__GIVEN EXERCISE__
Review the material line by line. Identify and copy every line that contains the string "with".

__THE DATA__
[Start]
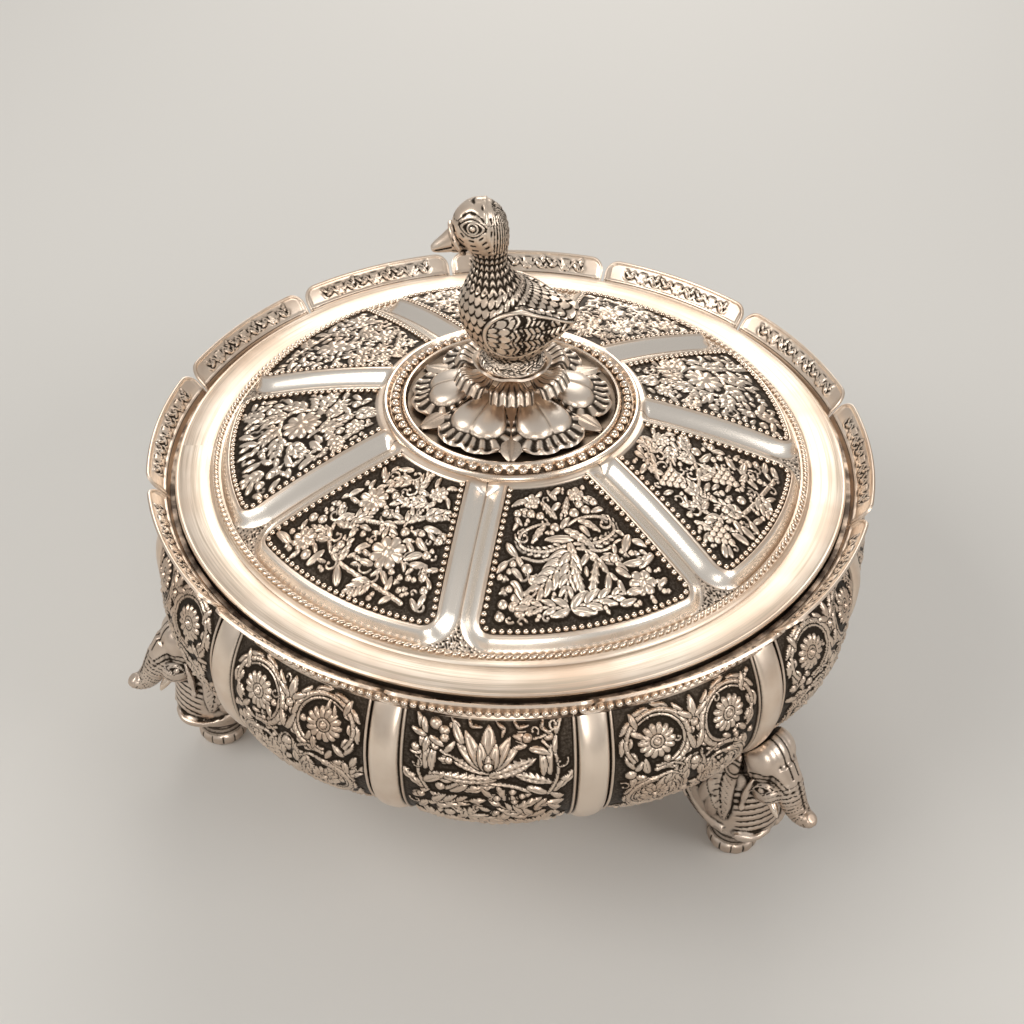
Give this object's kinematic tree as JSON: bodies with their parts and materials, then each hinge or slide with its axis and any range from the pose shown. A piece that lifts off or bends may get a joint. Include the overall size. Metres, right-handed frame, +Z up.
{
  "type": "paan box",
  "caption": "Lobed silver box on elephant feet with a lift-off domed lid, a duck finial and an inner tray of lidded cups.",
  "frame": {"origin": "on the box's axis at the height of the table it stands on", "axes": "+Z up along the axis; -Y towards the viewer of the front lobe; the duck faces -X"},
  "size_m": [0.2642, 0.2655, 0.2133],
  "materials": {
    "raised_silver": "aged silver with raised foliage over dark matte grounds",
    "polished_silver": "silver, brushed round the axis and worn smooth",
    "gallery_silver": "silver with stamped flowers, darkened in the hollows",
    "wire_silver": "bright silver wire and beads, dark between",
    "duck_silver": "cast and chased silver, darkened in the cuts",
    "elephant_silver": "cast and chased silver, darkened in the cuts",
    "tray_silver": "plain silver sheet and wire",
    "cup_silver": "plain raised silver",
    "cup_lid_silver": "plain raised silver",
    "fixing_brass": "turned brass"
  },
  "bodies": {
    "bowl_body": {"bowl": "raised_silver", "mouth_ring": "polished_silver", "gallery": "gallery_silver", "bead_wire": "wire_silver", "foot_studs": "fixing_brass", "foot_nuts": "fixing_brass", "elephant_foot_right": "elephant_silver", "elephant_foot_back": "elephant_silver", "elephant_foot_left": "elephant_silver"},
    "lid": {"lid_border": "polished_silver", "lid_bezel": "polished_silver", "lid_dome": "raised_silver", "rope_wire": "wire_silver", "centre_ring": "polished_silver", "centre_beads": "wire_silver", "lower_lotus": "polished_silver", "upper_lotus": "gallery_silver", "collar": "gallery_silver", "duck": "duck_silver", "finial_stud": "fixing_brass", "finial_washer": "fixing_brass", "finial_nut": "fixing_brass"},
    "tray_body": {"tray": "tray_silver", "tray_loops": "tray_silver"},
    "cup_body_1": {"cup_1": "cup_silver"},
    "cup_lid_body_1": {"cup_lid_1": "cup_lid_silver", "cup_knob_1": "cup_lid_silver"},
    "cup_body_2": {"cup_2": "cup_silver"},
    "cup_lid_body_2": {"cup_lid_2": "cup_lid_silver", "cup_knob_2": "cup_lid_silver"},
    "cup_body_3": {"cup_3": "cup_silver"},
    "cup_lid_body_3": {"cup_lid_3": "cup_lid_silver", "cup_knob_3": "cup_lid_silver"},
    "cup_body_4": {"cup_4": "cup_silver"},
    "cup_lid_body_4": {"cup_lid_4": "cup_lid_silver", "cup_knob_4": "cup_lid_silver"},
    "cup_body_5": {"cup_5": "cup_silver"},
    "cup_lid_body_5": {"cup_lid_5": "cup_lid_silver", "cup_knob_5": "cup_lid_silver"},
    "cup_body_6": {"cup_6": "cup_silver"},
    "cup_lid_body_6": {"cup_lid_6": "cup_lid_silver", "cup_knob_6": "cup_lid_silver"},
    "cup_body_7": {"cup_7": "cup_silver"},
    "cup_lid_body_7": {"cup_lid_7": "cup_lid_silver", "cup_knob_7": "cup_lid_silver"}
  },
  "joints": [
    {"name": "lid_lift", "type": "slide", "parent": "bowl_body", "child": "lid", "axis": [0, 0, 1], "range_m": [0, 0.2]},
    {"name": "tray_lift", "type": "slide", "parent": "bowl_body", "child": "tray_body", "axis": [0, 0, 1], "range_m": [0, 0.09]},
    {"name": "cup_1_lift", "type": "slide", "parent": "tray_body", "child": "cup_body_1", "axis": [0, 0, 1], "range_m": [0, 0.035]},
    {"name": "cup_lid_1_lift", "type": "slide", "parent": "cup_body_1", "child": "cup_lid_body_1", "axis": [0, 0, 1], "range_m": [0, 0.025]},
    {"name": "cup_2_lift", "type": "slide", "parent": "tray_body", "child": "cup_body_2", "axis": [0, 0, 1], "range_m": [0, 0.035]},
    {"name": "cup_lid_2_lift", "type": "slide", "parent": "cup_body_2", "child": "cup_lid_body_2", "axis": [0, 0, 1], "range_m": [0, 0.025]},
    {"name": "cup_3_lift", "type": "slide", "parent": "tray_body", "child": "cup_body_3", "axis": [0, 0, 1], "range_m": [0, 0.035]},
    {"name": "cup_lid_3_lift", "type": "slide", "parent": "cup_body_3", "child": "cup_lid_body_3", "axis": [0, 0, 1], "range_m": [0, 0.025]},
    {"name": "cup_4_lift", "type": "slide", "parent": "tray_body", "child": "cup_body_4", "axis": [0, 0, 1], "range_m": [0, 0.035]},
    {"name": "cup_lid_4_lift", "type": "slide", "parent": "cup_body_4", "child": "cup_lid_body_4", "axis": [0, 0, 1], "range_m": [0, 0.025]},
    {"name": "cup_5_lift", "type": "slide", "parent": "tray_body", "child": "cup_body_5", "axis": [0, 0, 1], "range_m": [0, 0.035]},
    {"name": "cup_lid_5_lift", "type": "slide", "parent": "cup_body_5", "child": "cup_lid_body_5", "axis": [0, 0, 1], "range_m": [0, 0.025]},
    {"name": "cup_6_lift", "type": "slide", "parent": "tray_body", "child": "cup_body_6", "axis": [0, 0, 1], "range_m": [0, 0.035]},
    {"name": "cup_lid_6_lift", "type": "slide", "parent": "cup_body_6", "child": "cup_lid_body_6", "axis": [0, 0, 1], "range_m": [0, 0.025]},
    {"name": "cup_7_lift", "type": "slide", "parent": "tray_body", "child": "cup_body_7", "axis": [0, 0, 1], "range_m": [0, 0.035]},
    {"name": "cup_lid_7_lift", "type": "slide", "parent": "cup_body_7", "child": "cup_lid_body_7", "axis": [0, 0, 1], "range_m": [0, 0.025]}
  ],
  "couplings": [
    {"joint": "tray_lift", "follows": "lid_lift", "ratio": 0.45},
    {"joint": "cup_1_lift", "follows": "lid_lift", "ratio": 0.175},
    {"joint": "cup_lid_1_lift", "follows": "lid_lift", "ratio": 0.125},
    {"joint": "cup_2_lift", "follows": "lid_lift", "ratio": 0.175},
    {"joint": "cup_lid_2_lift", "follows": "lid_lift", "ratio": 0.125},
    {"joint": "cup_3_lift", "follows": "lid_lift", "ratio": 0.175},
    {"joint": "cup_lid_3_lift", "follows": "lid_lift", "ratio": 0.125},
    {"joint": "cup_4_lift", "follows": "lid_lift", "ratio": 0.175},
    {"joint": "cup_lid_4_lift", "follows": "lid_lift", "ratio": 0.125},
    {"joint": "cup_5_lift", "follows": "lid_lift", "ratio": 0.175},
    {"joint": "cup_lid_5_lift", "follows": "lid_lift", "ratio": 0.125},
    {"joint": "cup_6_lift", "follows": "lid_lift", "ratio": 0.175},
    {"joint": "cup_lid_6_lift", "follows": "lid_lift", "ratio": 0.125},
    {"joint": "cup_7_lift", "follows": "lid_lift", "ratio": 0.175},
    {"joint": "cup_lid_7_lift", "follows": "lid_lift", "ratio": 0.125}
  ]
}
[End]
[Start]
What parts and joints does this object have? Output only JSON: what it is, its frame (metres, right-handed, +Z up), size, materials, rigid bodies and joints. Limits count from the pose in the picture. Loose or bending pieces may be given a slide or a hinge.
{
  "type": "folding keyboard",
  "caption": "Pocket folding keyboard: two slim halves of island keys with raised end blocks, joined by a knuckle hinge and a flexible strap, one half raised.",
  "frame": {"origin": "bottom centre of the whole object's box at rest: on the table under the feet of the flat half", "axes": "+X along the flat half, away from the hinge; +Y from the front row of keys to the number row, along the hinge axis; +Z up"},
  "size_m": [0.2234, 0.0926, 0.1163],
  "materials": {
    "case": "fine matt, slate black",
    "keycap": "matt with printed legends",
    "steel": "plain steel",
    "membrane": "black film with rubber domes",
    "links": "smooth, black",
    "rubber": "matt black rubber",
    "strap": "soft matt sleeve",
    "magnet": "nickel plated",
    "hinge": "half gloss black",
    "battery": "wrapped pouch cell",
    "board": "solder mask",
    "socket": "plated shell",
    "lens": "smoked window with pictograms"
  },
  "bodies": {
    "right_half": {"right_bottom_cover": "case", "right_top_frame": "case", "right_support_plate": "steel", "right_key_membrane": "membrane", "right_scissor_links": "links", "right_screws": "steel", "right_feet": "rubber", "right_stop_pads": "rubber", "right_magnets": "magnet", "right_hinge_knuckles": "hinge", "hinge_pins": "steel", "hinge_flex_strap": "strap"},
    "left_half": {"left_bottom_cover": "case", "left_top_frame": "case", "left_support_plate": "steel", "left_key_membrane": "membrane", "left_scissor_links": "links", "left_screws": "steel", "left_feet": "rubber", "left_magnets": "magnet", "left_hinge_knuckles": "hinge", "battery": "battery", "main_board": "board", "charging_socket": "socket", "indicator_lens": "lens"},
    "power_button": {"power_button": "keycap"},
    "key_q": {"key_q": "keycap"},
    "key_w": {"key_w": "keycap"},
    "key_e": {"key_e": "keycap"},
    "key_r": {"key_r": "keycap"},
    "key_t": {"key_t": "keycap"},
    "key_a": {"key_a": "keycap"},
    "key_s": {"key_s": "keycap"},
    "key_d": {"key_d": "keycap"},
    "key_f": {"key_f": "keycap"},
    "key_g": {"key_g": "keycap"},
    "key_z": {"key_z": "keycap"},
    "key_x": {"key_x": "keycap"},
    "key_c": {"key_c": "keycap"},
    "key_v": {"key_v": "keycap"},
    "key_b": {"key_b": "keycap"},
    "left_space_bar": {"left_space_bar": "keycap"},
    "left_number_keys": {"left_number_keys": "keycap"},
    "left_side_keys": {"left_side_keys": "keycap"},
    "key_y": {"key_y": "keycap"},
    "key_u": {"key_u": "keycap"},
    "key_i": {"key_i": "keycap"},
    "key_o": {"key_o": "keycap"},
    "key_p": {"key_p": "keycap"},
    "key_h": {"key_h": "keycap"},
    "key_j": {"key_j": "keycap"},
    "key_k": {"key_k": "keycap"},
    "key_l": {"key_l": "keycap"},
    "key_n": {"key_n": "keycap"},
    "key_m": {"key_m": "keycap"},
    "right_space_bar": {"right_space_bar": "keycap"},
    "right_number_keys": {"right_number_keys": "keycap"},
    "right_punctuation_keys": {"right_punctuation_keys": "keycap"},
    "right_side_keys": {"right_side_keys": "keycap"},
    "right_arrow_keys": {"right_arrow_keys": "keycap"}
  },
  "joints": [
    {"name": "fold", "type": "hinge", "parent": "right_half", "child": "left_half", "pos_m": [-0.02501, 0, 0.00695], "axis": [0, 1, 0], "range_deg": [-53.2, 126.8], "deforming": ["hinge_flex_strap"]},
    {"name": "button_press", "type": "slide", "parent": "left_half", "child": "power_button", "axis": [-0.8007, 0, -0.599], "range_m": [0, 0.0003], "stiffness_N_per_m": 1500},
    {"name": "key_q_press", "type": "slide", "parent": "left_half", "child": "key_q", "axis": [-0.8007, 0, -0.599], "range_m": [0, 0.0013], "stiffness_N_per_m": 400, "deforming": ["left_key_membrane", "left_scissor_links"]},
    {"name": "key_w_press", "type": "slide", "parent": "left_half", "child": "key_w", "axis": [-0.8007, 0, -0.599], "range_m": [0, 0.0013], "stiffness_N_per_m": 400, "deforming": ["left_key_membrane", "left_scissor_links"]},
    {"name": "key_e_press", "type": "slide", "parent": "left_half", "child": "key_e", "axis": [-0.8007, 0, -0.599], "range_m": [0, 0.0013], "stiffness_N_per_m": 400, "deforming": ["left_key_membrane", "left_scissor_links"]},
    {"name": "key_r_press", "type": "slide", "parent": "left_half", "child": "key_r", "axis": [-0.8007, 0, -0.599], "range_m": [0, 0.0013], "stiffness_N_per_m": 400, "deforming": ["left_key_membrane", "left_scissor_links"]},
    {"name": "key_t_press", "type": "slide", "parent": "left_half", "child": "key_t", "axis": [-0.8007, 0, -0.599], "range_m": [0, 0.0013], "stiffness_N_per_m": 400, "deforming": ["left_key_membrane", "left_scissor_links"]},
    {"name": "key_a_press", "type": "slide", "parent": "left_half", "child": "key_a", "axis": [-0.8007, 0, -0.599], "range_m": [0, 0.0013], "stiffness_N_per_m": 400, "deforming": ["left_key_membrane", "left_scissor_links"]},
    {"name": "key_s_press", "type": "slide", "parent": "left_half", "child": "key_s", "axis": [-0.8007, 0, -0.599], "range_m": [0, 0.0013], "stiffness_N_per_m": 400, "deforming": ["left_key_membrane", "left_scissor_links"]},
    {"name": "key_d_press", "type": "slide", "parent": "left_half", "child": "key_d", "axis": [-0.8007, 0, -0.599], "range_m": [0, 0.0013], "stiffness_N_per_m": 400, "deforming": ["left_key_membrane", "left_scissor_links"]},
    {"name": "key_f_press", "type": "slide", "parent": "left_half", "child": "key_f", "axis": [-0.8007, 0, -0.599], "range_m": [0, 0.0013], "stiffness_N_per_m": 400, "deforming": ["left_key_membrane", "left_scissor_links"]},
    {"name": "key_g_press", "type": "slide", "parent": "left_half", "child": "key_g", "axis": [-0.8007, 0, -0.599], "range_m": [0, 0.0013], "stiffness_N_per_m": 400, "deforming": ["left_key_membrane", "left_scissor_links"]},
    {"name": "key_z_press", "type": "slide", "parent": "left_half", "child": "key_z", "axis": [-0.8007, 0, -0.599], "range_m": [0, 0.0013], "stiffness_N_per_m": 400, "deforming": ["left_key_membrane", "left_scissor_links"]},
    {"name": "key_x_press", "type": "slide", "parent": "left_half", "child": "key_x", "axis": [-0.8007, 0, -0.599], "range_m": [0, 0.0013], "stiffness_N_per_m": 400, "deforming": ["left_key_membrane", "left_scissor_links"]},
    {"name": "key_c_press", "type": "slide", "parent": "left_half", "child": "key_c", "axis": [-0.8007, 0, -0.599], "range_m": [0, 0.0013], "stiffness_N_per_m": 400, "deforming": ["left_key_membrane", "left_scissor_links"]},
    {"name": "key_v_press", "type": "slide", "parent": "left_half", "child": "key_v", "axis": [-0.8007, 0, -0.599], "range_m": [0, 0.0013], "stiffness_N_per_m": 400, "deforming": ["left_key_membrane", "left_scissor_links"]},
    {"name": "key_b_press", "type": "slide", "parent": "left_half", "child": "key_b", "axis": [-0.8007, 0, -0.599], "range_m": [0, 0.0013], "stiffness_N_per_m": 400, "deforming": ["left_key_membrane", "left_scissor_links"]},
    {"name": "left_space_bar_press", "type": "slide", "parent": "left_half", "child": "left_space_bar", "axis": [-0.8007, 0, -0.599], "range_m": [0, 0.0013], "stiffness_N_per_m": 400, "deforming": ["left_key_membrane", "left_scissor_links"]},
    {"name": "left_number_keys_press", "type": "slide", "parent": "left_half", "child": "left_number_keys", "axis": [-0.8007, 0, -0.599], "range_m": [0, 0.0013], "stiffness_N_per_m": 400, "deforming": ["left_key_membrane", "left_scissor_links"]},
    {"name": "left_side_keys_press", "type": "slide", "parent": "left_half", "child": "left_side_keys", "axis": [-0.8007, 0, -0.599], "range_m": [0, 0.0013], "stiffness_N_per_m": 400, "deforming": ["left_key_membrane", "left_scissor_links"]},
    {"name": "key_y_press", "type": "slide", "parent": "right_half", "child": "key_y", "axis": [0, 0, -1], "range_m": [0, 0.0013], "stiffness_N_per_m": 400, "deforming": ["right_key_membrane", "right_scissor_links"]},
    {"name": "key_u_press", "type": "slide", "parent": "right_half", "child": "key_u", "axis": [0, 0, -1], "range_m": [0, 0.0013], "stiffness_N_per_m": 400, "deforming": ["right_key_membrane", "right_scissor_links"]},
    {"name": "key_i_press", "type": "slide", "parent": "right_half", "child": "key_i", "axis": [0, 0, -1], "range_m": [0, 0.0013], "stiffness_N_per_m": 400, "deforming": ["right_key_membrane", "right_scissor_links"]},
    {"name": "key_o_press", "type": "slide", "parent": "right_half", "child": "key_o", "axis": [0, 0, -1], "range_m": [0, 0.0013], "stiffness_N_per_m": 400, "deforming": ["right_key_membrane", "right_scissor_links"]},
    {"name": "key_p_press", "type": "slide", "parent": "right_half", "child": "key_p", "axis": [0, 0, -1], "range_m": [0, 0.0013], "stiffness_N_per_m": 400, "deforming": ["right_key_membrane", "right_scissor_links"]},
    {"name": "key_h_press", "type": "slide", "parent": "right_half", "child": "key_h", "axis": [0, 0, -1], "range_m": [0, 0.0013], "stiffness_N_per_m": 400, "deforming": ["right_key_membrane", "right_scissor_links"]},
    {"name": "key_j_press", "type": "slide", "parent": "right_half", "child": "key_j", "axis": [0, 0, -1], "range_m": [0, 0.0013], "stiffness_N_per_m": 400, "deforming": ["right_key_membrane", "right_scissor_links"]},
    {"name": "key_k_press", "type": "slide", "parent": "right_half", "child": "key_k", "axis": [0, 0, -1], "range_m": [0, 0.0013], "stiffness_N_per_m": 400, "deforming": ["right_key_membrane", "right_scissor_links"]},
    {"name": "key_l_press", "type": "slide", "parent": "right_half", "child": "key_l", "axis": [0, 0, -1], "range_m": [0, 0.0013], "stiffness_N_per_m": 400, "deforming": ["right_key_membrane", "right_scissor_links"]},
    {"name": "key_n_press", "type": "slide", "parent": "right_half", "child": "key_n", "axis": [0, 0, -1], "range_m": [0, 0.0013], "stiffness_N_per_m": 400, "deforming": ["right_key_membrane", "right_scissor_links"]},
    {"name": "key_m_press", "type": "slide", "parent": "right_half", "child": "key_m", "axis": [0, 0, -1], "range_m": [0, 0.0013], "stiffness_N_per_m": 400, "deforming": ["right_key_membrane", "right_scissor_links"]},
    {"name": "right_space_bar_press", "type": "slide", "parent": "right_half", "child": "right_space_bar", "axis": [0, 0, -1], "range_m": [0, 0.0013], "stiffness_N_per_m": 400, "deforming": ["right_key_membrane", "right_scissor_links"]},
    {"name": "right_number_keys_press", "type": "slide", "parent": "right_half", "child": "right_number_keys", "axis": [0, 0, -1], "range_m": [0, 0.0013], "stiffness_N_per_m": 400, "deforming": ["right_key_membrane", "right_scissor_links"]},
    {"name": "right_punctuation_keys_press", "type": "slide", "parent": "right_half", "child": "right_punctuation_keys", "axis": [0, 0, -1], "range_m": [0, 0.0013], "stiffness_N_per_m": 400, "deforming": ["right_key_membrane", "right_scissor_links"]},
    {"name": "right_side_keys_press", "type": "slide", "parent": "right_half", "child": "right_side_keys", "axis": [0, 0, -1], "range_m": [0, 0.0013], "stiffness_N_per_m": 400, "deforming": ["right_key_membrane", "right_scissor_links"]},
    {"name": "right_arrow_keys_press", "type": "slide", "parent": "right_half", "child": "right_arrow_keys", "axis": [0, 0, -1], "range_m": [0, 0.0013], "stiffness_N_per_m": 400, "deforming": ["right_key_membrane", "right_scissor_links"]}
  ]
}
[End]
__WRITTEN SOLUTION__
Give this object's kinematic tree as JSON: bodies with their parts and materials, then each hinge or slide with its axis and any range from the pose shown. A piece that lifts off or bends may get a joint. Include the overall size. Metres, right-handed frame, +Z up.
  "caption": "Lobed silver box on elephant feet with a lift-off domed lid, a duck finial and an inner tray of lidded cups.",
    "raised_silver": "aged silver with raised foliage over dark matte grounds",
    "gallery_silver": "silver with stamped flowers, darkened in the hollows",
  "caption": "Pocket folding keyboard: two slim halves of island keys with raised end blocks, joined by a knuckle hinge and a flexible strap, one half raised.",
    "keycap": "matt with printed legends",
    "membrane": "black film with rubber domes",
    "lens": "smoked window with pictograms"